After school, Annie left Dublin to study in Queen's University, Belfast, where she got seriously bitten by the clubbing bug.

"I guess Belfast is my musical and spiritual home," she muses. "It's where I started clubbing, buying music and learning how to DJ between the ages of 17 and 20. It was a great time. When I started going to Shine, it was still a manky student hall with classroom chairs. It had a community feel to it and I felt like I was part of something at a special time.

"I left home when I was just 17, so I didn't really experience clubbing in Dublin. I went to the Ormonde and the Kitchen a few times when I spent a summer working in the Front Lounge on Parliament Street, but there was never one place I had an affinity with like I do with Shine."

Annie remembers one night in Shine that changed her life forever. "DJ Sneak played around the time that Armand Van Helden's You Don't Know Me came out (1999)," she recalls. "I was working at the door of the backstage room, which was my job at the time making sure liggers didn't get in there! I was right behind the DJ booth, so I had a great view of the whole room.

"I was feeling really ill and not up for it at all, but Sneak came on and blew me away. I watched him take this crowd on a journey with the You Don't Know Me track as the pinnacle of the set. It was a real epiphany that made me realise what a DJ is capable of. I went from being a grumpy bitch to having a big grin on my face and completely forgetting the fact that I was ill. At that moment, I thought it would be good to be a DJ."

Initially, Annie intended doing Drama Studies in Trinity. "I did an audition where I had to pretend to be a tree and I wasn't really feeling that," she says. "I figured the two things I liked most in life were music and socialising, so I thought talking on radio would be an extension of that.

"I wanted to do something practical rather than writing essays, so I did a course in a funny little town called Farnborough. People often asked me if that was the making of me, but if I went and worked in a radio station for a couple of months for free, I probably would have had the exact same experience rather than paying two and a half grand. However, it got me to England and my brother was in London at the time. I've been here for nearly 10 years, so I do consider it home now. Obviously, Dublin is still home home!"

In addition to bringing it all back home to the Academy, Annie tries to return as much as possible and is always Dublin-bound for Christmas and birthdays. She's deejayed at Oxegen, Electric Picnic, Twisted Pepper and Wax, which she fondly recalls as one of her best ever gigs.

"In the beginning, when I started on BBC, I was so happy to be there," she says "But back home, my mam and dad weren't able to hear what I was doing. It was also frustrating as a DJ, because people weren't booking me as I didn't have a profile in Ireland. The internet has turned out to be an absolute blessing for

me. Suddenly, what I do in London is global.

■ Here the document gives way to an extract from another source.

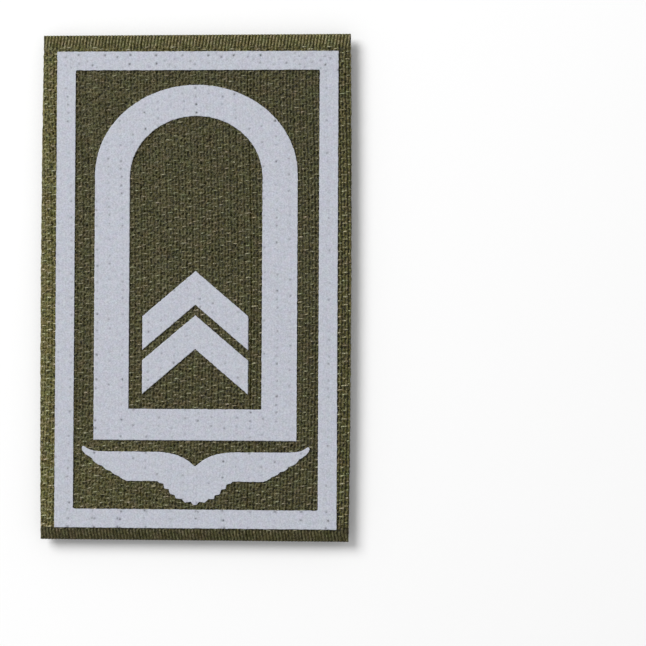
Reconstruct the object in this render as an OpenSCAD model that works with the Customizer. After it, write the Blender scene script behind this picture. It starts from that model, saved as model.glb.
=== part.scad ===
/* [Cloth] */
// Width of the cloth at its two short ends
cloth_w = 48.9; // [48:0.1:52]
// Height of the cloth
cloth_h = 80; // [79:0.5:84]
// Thickness of the woven cloth
cloth_t = 1.1; // [1:0.05:1.6]
// How far each long side bows outward at mid height
side_bow = 0.25; // [0:0.05:0.6]
// Width of the strip along every edge that rolls down
roll_w = 1.7; // [0.8:0.1:1.8]
// How far the cloth has rolled down at its edge
roll_drop = 0.4; // [0.1:0.05:0.6]
// Number of warp ribs that show in the two end bands
rib_count = 96; // [24:1:120]
// Depth of the grooves between those ribs
groove_depth = 0.18; // [0.05:0.01:0.25]

/* [Print] */
// Thickness of the printed film
film_t = 0.15; // [0.1:0.05:0.3]
// How far the whole print sits below the middle of the cloth
print_drop = 0.325; // [-0.4:0.025:0.4]
// How far the whole print sits to the right of the middle of the cloth
print_right = 0.2; // [-0.4:0.05:0.4]
// Outer width of the printed frame
frame_w = 44.75; // [44:0.05:45]
// Outer height of the printed frame
frame_h = 75.45; // [74:0.05:75.6]
// Width of the frame's line
frame_line = 2.96; // [1:0.02:3]
// Radius of the frame's inner corners
frame_corner = 0.25; // [0.05:0.05:1]

/* [Rank arch] */
// Outer width of the arch
arch_w = 32.2; // [30:0.1:36]
// Height of the arch's foot, measured from the middle of the print
arch_foot = -23.86; // [-24:0.02:-22]
// Height where the arch's sides start to curve
arch_spring = 18.2; // [14:0.1:20]
// Rise of the outer curve above that height
arch_rise = 14.2; // [12:0.1:14.4]
// Width of the band along the two sides
arch_side = 5.55; // [3:0.01:6]
// Width of the band across the top and the foot
arch_end = 4.94; // [3:0.01:5.4]
// How far the arch and its chevrons sit to the right of the middle of the print
arch_right = -0.1; // [-0.3:0.05:0.3]

/* [Chevrons] */
// Width of a chevron across its two arms
chevron_w = 16.82; // [10:0.02:17.6]
// Height of a chevron's arm, measured upright
chevron_t = 5.33; // [2:0.01:6]
// Fall of an arm over its run
chevron_slope = 0.85; // [0.5:0.01:0.9]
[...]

I'm able to tour in America just on the basis of people listening to my radio show online, which is incredible.

"I do my website, a blog and Twitter and I absolutely love it. I'm really into geeking it up! I DJ off my laptop, all my music and communications are through my laptop -- I love my laptop! It's become an extension of my body."

Annie confesses to being slightly freaked out when she was put on the cover ofthis month's issue of dance bible Mixmag. "I've had to walk out of several newsagents!" she laughs. And today sees the launch of her first compilation, Annie Mac Presents, seamlessly blending drum 'n' bass, grime, dubstep, electro-pop and the entire gamut of exciting contemporary electronic genres.

"Second to actually doing the show, I love putting the programme together and making it flow even though I'm playing lots of different genres," she says. "It makes sense to do this around Anne Mac Presents because the tour is a curation of different styles of music.

"The first CD is indicative of me playing out in a club, while the other one is more lo-fi and chilled. I spent all summer working on it and now it's coming out. I can't quite believe it."

As Annie's Friday evening show soundtracks the start of the weekend all over the world courtesy of the BBC iPlayer Console, the rise of the Mac is set to continue.

Whoop! Whoop!

Annie Mac Presents is out today on Island/Universal. The live show with Bengha, Annie Mac Presents, is in the Academy on Thursday, November 12.